Let’s look now at the necessary code (the complete examples can be found at https://gitlab.rd.nic.fr/afnic/code-samples/-/tree/main/RDAP/persistent). In a language such as Go, you don’t have to do anything if you use the standard language library. You just do a simple http.get() and it all just happens: the HTTP connections are persistent and re-used. If you want to disengage the persistence, you have to create an http.transport with the right options (the complete code can be viewed on the above URL). In Elixir, with the supplementary library HTTPoison, you don’t have to do anything either. You just call up HTTPoison.get() as usual and the library manages the connections and re-uses them if possible. If you wish to deactivate the re-use of the connections, you have to remember that HTTPoison uses the Erlang Hackney library and that it is this that does the real work. So you have to send HTTPoison a [hackney: [pool: false]] argument (again, the complete code is available at the address indicated). In Python too, we use a supplementary library, Requests16. Requests manages persistent connections but, unlike the two other languages previously mentioned, requires its code to be slightly modified by explicitly creating sessions. Instead of directly calling requests.get(), we have to create the session (session = requests.Session()) and then use (session.get()).

Conclusion

So we see that in the struggle to continue gaining time, HTTP and therefore RDAP persistent connections are a useful optimisation tool, and one of the advantages of RDAP relative to Whois.


1 – And that’s assuming optimal routing, which is not always the case on the Internet.

2 – Half of it cannot be compressed, due to the limitation of the speed of light. Unlike capacity, which improves year by year, latency is unlikely to decrease much in the future.

3 – In the case of HTTP, it is not systematic—this protocol can also use QUIC, presented later.

4 – It is delivered with the excellent graphical application Wireshark. We could have used tcpdump, but it’s much harder to read.

5 – The address has obviously been found in the DNS, in exchange for the name rdap.nic.fr.

6 – The client sends a field saying “Connection: close” if he does not want persistent connections.

7 – Note that these persistent connections, while excellent for performance, may have drawbacks, for example in terms of privacy since they allow several requests to be made easily at the same time. For typical web browsing this is not a big problem, given the large number of other means of tracking (such as cookies).

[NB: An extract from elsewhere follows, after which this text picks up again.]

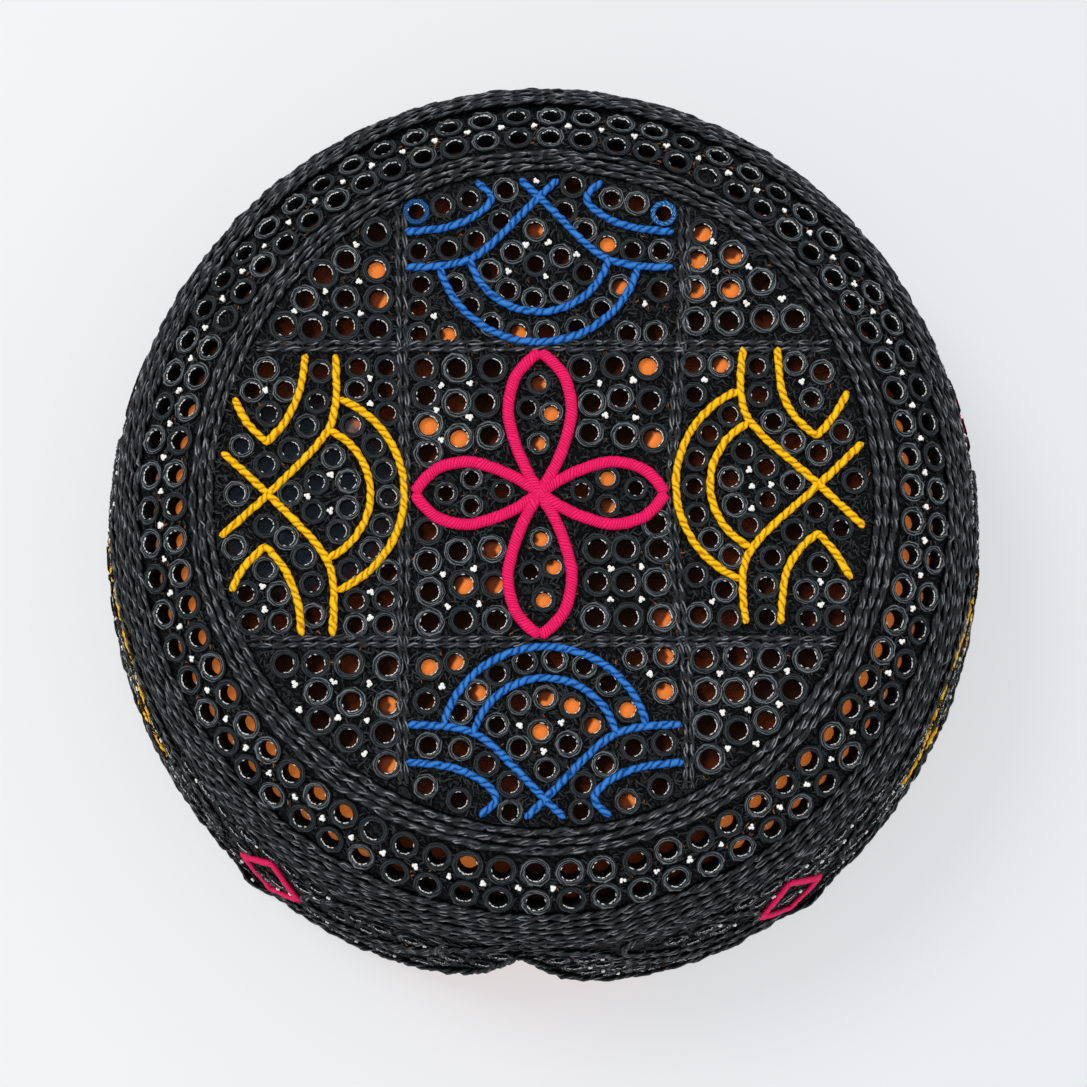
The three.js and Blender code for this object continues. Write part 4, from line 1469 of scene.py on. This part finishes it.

8 – Among other shortcomings, Whois does not recognise persistent connections. Each request therefore needs a new TCP connection.

9 – There were others, such as the possibility of going through ultra-restricted networks that authorise only HTTP, which is often the case with public or business WiFi access points.

10 – For some unknown reason I was unable to make it work with .com’s RDAP server.

11 – This implies keeping the connections open in the memory and thus re-usable (the “HTTP keep-alive”), but also managing cases in which the server has cut off the connection from its side, which it always has the right to do, for example to economise on the use of its resources. So as you can see, it isn’t easy to do by hand.

12 – Unless you program the HTTP protocol yourself, which is not advisable, it is currently too complex to be a reasonable undertaking.

13 – And there would be no point in doing so, other than to measure the gain from persistent connections, as we shall see presently.

14 – The commands were typed three times, to make sure the measure is replicable and that the DNS memory contains the necessary data.

15 – As with any performance measure, the experiment can be improved ad infinitum. For example, the case in which the connections were not re-used would have been less worse in terms of latency if use had been made of the TLS session resumption, which was not the case.

16 – The standard language library allows HTTP requests to be made, but most Python programmers use Requests, which is easier and more comprehensive.